É que, embora o facto de se festejar o Entrudo obrigue a muita despesa, também leva a desenvolver o comércio, a indústria, a restauração, o turismo e os serviços. Trata-se, pois, de uma boa ocasião para muita gente repor o que perdeu durante o ano e, sobretudo, equilibrar a balança dos rendimentos ou até levá-la a inclinar-se para o saldo positivo.
Entretanto, não deixarei de lembrar que os foliões saudosistas e amantes destes festejos terão de recorrer às filmagens e às fotografias de anos anteriores para reverem a beleza das bailarinas, em trajes mais que reduzidos e provocantes, de corpo bronzeado, sambando freneticamente ao som da música festivaleira, em cima de carros primorosamente enfeitados.
Igualmente hão de servir-se dos mesmos recursos para admirar as vistosas e espampanantes matrafonas nos seus espalhafatosos vestir e andar, o balancear dos gigantones e dos cabeçudos, o ensurdecedor barulho dos zés-pereiras e as caricaturas de várias personalidades, meneando-se, gravemente, ao som da música.
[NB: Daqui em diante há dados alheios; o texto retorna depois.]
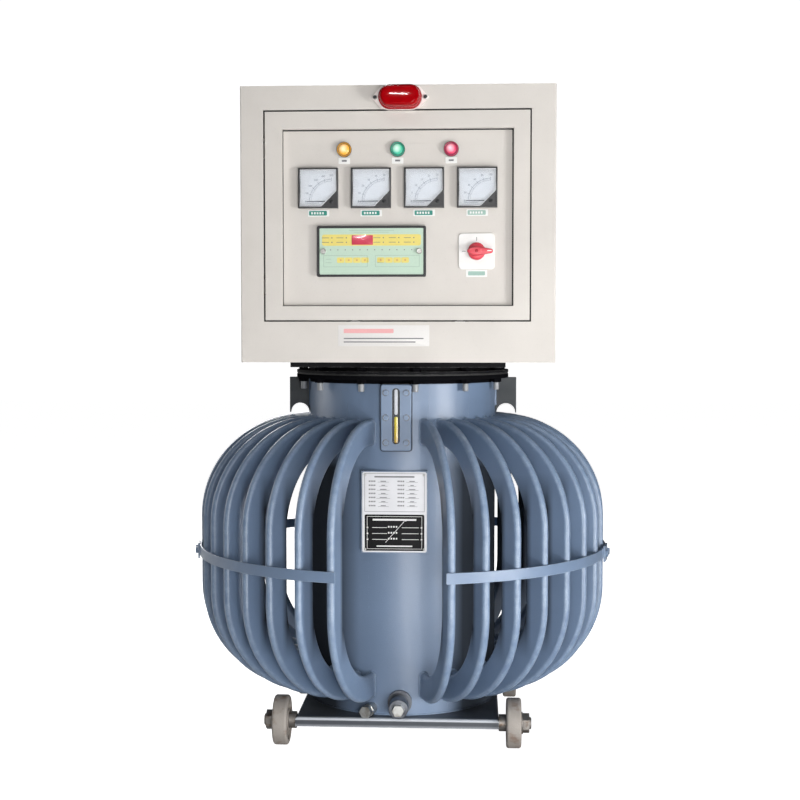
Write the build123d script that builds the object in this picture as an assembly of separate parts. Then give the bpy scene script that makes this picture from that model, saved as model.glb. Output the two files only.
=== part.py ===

Há de saltar-lhes à vista a magia das cores nos carros alegóricos; e também, nos carros alegóricos, as lantejoulas a brilhar ao sol e a alegrar o ambiente, tal como os enfeites de papel dependurados de cordéis a esvoaçar ao vento. E recordarão todo o mar de cores que, passando devagar diante de quem o observa, faz alegrar os corações e elevar a alma, pelo salutar e extasiante momento, que não deixa arredar pé a quem tem a felicidade de poder admirá-lo.
Lembrar-se-ão ainda da multidão que aplaude e se diverte com esta visão maravilhosa! E no meio da multidão, hão de entrever muitos e atrevidos mascarados, com as suas travessuras, a saltar de alegria.
Hão de ver os restaurantes e os cafés a abarrotarem de gente. E, entre ela, a que, enquanto saboreia petiscos e bebe a sua cerveja, aproveita para tratar de negócios ou para por a conversa em dia.
Por fim, será certo que não vão ver – só imaginar! – a tristeza e a desolação dos adereços que, por falta de informação, se interrogam por que motivo os deixaram assim abandonados, naqueles enormes armazéns!
Cansados de esperar, não resistiram ao sono. E será nos sonhos deste sono, que irão sentir-se ganhar vida e alegria – a vida e a alegria que, no Entrudo 21, lhes foram negadas e subtraídas.